Bereits die Reduktion auf das Thema E-Tretroller spricht wohl dafür, dass das Thema entweder nicht verstanden oder bewusst in eine bestimmte Ecke gedrängt wird. Harsche Kritik kommt von ihm auch zur Verteilung der Fördermittel: „Die Förderpraxis ist absurd und die Umweltprämie de facto reine Wirtschaftsförderung. Das meine ich als Bürger und Beirat bei Microlino“ (red. Anm.: neues Microcar, Kategorie Light Electric Vehicle LEV).
E-Kickscooter als „Feindbild“?
Viele neue Technologien und Produkte bleiben nicht ohne Risiken, Nebenwirkungen oder handfeste Pro-bleme. Vor allem in der Anfangsphase. Neben berechtigter Kritik gibt es zudem oftmals aber auch eine Reihe von Vorurteilen, die sich, bewusst oder unbewusst mit verschiedenen Motiven und Ängsten vermischen – in der Steigerung bis hin zu Ächtungs- und Verbots-Szenarien.
Mit Blick auf die im Grunde ja eher harmlosen E-Kick-scooter stellt man schnell fest, dass es inzwischen fast schon zum guten Ton gehört, sie samt den Nutzerinnen pauschal abzuwerten oder zu verdammen. Zu den Vorwürfen gehören sowohl das Fehlverhalten, sicher auch bedingt durch mangelnde Fahrfertigkeiten und sonstige Kenntnisse der Nutzerinnen, wie auch allgemeine gesellschaftliche Phänomene wie Vandalismus, Formen von unsozialem oder ignoranten Verhalten oder ganz simpel Platzprobleme. Was hilft, ist eine differenzierte Sichtweise und sicher auch ein Blick in die Vergangenheit. Denn Ähnliches hat man schon zu Karl von Drais‘ Erfindung, der Draisine gesagt, zu den folgenden „Hochrädern“ und den deutlich sichereren „Niederrädern“, dem E-Bike oder den „unsportlichen“ E-Mountainbikes. Auch Autos und ihren Fahrer*innen stand man lange skeptisch gegenüber. Teils musste sogar ein Mensch mit roter Flagge als Warnung vorauslaufen. Jede Menge Kritik kennt man auch mit Blick auf Skifahrerinnen, den Snowboard-Trend, Skateboarder etc. Was die Sichtweise mit Blick auf E-Kickscooter betrifft, kann man immer wieder feststellen, dass hier viele Fragen in den Fokus gerückt werden, die man umgekehrt bei Autos oder Motorrädern so nur selten oder gar nicht stellt: Werden sie eher als Freizeitfahrzeuge oder echte Transportmittel genutzt? Wo sollen sie bloß parken? Wie sieht es mit der Umweltfreundlichkeit aus? Wie mit der Sicherheit? Was ist mit der Befolgung der StVO? (…)

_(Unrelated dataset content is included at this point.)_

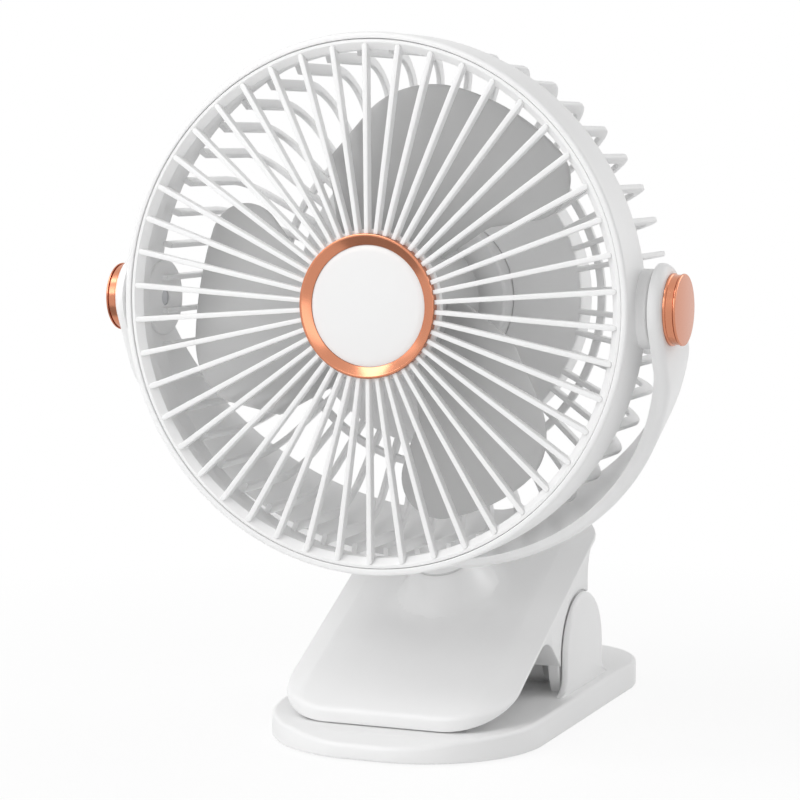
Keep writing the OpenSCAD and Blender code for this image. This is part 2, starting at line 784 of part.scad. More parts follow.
base_plate();
foot_pad_front();
foot_pad_rear();
lower_grip_pad();
upper_jaw();
upper_grip_pad();
rear_cover();
hinge_pin();
clip_spring();
battery_cell();
contact_left();
contact_right();
control_board();
charge_socket();
power_button();
indicator_lens();
swivel_washer();
swivel_retainer();
yoke();
pivot_screw_left();
pivot_screw_right();
tilt_washer_left();
tilt_washer_right();
pivot_cap_left();
pivot_cap_right();
rear_cage();
front_grille();
hub_ring();
hub_disc();
impeller();
impeller_nut();
motor_shaft();
rotor_bell();
magnet_ring();
stator();
bearing_front();
bearing_rear();
motor_base();
motor_housing();
pod_cover();
pod_screws();
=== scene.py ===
"""Portable camping fan: smooth outer pieces and finishes of a caged fan on a sprung clip base.

Lengths in the classes are millimetres and become metres when a mesh is made. The head frame
has its origin where the tilt axis crosses the middle of the fan, with Y along the fan's own
axis. The leaning frame has the same origin and its Z axis along the swivel axis. Corners of
a turned outline are (distance from the axis, place along it, radius). A pair of lengths is a
lower and an upper end, or a place in the plane of a side outline.
"""
import json
import logging
import math
from contextlib import contextmanager
from dataclasses import dataclass, field
from enum import Enum
from typing import Iterator, Optional, Sequence, Union

import bmesh
import bpy
import numpy as np
from mathutils import Matrix, Vector


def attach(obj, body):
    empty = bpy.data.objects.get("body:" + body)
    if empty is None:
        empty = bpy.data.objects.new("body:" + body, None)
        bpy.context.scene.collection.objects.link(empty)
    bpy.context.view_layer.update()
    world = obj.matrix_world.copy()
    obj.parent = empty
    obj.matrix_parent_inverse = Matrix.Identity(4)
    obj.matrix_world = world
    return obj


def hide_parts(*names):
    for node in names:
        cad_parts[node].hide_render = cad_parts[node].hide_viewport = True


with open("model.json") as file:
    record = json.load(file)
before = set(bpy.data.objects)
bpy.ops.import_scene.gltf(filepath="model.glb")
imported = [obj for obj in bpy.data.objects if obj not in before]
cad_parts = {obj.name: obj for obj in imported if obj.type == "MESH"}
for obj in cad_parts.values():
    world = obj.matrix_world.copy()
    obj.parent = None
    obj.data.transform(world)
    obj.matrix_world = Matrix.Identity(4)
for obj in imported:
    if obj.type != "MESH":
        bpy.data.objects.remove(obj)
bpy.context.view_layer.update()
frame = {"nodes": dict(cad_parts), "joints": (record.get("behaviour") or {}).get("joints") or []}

log = logging.getLogger("camping_fan")
Pair = tuple[float, float]
Triple = tuple[float, float, float]
Four = tuple[float, float, float, float]
MM = 0.001
X, Y, Z = np.eye(3)
JOINTS = {j["name"]: j for j in frame["joints"]}
PIVOT = np.array(JOINTS["head_tilt"]["pos_m"]) / MM
HINGE = np.array(JOINTS["clip_open"]["pos_m"]) / MM
SWIVEL = np.array(JOINTS["yoke_swivel"]["axis"])
LEAN = math.atan2(-SWIVEL[1], SWIVEL[2])


# ---- geometry ---------------------------------------------------------------


def about_x(angle: float) -> np.ndarray:
    """Rotation by an angle in radians about X, as a 3 by 3 array."""
    c, s = math.cos(angle), math.sin(angle)
    return np.array([[1, 0, 0], [0, c, -s], [0, s, c]])


def about_y(angles: np.ndarray) -> np.ndarray:
    """Rotations by angles in radians about Y, as a (k, 3, 3) array."""
    a = np.atleast_1d(angles).astype(float)
    c, s, o = np.cos(a), np.sin(a), np.zeros_like(a)
    return np.stack([c, o, s, o, o + 1, o, -s, o, c], -1).reshape(-1, 3, 3)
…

Beim Thema Parken kann man sich beispielsweise fragen, warum von offiziellen Stellen in Diskussionen einerseits beklagt wird, dass Städte „mit E-Scootern vollgemüllt“ würden, während andererseits Autos großflächig auf Fußwegen geduldet werden und in der Politik um jeden (Auto-)Parkplatz, der umgewidmet werden soll, gerungen wird.

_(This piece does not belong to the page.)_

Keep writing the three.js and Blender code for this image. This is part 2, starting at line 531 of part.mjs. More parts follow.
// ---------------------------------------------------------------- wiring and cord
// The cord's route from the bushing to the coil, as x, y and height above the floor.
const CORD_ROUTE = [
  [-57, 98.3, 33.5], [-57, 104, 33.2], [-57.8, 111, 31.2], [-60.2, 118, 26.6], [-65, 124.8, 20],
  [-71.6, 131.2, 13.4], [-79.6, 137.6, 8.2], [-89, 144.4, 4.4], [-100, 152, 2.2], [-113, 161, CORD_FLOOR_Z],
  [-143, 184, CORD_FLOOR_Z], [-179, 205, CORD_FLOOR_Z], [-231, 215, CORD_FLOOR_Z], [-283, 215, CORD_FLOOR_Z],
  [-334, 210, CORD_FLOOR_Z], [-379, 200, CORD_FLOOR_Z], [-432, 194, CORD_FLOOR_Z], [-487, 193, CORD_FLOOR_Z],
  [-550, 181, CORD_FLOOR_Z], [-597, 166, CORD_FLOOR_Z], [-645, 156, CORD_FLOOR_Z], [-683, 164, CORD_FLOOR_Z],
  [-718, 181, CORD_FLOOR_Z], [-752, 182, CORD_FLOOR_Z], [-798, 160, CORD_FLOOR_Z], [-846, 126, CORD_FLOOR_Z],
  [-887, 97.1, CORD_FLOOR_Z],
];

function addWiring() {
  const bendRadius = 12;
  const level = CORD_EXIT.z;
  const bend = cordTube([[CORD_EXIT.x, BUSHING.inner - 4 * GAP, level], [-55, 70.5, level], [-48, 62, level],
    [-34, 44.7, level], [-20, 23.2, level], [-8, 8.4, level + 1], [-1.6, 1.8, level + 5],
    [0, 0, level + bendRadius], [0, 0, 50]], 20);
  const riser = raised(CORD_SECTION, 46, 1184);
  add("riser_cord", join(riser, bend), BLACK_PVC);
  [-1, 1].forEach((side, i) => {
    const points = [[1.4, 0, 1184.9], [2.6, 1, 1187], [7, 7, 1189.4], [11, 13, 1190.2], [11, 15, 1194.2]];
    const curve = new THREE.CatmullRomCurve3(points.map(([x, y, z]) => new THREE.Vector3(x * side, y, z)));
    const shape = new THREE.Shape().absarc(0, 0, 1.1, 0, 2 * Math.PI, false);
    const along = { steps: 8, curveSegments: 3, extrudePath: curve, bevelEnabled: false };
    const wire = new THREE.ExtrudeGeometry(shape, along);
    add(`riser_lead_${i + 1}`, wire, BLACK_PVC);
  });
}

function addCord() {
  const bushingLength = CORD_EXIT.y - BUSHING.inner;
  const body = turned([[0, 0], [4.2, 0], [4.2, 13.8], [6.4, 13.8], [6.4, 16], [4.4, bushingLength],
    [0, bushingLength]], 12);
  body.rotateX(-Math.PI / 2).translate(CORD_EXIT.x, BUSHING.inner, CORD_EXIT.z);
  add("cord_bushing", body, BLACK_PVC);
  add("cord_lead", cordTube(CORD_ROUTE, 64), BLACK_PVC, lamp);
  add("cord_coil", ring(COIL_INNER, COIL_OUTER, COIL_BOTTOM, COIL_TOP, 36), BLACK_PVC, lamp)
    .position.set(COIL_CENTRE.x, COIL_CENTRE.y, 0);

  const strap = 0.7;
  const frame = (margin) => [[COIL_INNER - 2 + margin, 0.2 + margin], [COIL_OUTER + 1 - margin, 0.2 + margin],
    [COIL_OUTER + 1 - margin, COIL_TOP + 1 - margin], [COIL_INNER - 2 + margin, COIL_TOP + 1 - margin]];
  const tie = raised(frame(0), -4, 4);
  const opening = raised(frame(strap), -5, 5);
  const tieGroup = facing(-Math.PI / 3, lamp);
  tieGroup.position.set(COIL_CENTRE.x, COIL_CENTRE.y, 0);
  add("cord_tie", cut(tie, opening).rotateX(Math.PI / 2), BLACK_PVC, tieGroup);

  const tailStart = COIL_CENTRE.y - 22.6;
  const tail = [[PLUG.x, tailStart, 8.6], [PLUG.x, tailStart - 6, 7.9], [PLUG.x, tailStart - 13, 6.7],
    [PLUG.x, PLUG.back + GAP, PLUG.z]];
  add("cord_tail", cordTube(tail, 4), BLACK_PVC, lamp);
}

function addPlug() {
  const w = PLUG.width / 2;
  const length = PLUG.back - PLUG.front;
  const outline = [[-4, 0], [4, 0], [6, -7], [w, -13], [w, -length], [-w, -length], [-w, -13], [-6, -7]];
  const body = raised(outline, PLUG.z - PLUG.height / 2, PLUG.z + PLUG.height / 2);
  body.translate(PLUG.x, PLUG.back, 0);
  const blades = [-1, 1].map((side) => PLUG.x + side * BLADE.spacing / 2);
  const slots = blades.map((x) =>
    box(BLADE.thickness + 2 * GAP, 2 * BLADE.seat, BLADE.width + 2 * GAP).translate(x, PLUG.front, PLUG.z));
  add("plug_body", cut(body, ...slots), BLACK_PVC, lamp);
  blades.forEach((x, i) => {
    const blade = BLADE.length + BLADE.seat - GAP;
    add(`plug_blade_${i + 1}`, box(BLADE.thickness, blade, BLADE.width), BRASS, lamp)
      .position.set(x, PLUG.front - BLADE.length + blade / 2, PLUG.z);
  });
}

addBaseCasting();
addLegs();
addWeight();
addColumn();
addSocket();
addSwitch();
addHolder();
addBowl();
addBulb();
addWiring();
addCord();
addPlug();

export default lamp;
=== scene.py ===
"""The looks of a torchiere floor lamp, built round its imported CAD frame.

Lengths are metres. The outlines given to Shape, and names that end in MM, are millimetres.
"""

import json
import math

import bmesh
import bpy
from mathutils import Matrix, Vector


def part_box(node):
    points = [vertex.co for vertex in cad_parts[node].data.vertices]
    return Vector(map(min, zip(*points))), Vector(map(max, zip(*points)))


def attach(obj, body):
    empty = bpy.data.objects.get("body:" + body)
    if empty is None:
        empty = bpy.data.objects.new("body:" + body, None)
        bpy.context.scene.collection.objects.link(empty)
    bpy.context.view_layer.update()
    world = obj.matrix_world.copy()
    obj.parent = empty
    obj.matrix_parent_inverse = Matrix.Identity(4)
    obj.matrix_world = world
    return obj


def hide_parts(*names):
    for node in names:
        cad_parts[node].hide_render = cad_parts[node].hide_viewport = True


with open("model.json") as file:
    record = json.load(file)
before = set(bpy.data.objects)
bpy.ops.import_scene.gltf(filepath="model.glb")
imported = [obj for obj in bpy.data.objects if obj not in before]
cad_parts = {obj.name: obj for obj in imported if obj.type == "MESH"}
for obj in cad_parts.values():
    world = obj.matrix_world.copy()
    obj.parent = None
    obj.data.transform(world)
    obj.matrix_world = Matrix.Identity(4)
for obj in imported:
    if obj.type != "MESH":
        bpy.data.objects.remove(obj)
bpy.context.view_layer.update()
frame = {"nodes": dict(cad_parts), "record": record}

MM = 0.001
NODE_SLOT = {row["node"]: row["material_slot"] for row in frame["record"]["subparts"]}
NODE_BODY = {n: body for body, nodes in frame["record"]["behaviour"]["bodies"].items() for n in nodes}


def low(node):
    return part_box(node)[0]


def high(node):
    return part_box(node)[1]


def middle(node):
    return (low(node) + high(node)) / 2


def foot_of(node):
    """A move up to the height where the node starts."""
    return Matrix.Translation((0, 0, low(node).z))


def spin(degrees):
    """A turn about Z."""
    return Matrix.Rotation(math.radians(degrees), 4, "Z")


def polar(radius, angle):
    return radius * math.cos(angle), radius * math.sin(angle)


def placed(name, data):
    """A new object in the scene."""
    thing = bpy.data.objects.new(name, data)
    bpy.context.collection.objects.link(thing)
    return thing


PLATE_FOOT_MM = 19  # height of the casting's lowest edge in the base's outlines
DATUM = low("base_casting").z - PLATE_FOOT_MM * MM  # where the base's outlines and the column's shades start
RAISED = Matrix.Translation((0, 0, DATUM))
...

Die E-Kickscooter machen hier als Vorreiter schlicht ein Problem deutlich, das auch andere Mobilitätsformen, wie 45-km/h-E-Scooter, Lastenräder, Mikromobile für Senioren oder Carsharer teilen: Platz wäre da, aber die Kapazitäten sind durch die schiere Menge an privaten Pkws faktisch längst erschöpft. Wenig hilfreich erscheinen auch Diskussionen darüber, welche Wege im Einzelnen substituiert werden, denn letztlich entscheiden die Menschen aus vielfältigen Motiven, wie, warum und wohin sie sich bewegen.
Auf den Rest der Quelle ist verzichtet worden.